The kinship carers described the love they felt for the children they were raising but also the battles they face to get help and support for the children:

  • Half the kinship carers who completed the survey said that one or more of the kinship children they are raising have special needs or disabilities. Four-fifths of these children are described as having emotional and behaviour problems and four in ten having learning disabilities.
  • 20% of kinship children of school age have been temporarily excluded from school and 5% permanently excluded.
  • 70% of the kinship children have a sibling who is not living with them.

A quarter of the kinship children had been placed with an unrelated foster carer (i.e. a foster carer who is neither their family member nor friend of the family) before going to live with the kinship carer. Some kinship carers commented that the children could have avoided multiple placements, including with strangers, if the local authority had started working with the child’s family earlier to identify and support the kinship placement where the child was now living.

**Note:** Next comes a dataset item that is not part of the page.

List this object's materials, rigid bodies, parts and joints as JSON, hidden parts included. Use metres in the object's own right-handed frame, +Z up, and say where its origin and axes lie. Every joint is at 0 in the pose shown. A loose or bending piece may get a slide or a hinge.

The report sets out a series of recommendations aimed at:

  • Enabling more children, who cannot live safely with their parents, to be raised by loving family and friends rather than be removed from their family network.
  • Ensuring that kinship children and their carers have the support they need for the children to thrive.

The recommendations include a call on the Government to:

  • Introduce a new legal duty on local authorities to ensure that potential placements with kinship carers are always explored and assessed for suitability before a child becomes looked after in the care system, unless there is an emergency.
  • As a matter of urgency, adequately fund Family Rights Group’s specialist legal advice service for kinship carers post-March 2020.
  • Implement the Care Crisis Review’s Options for Change, including a new Government ring-fenced fund for local authorities to help them work with their partner agencies, young people and families to safely avert children having to enter or remain in the care system.
  • Introduce a period of paid employment leave and protection to kinship carers, equivalent to paid adoption leave, to enable the child to settle in with them and help avoid the carer having to give up work.
  • Exempt kinship carer households from the benefit cap and bedroom tax.
  • Introduce a new Kinship Care Bill that includes a duty on local authorities to establish and commission kinship support services (and provide adequate funding to local authorities to deliver this).
  • Provide automatic settled status to children being raised in kinship care under a legal order and those who are in the care system or are care leavers, whose ability to remain in the UK could be at risk following Brexit.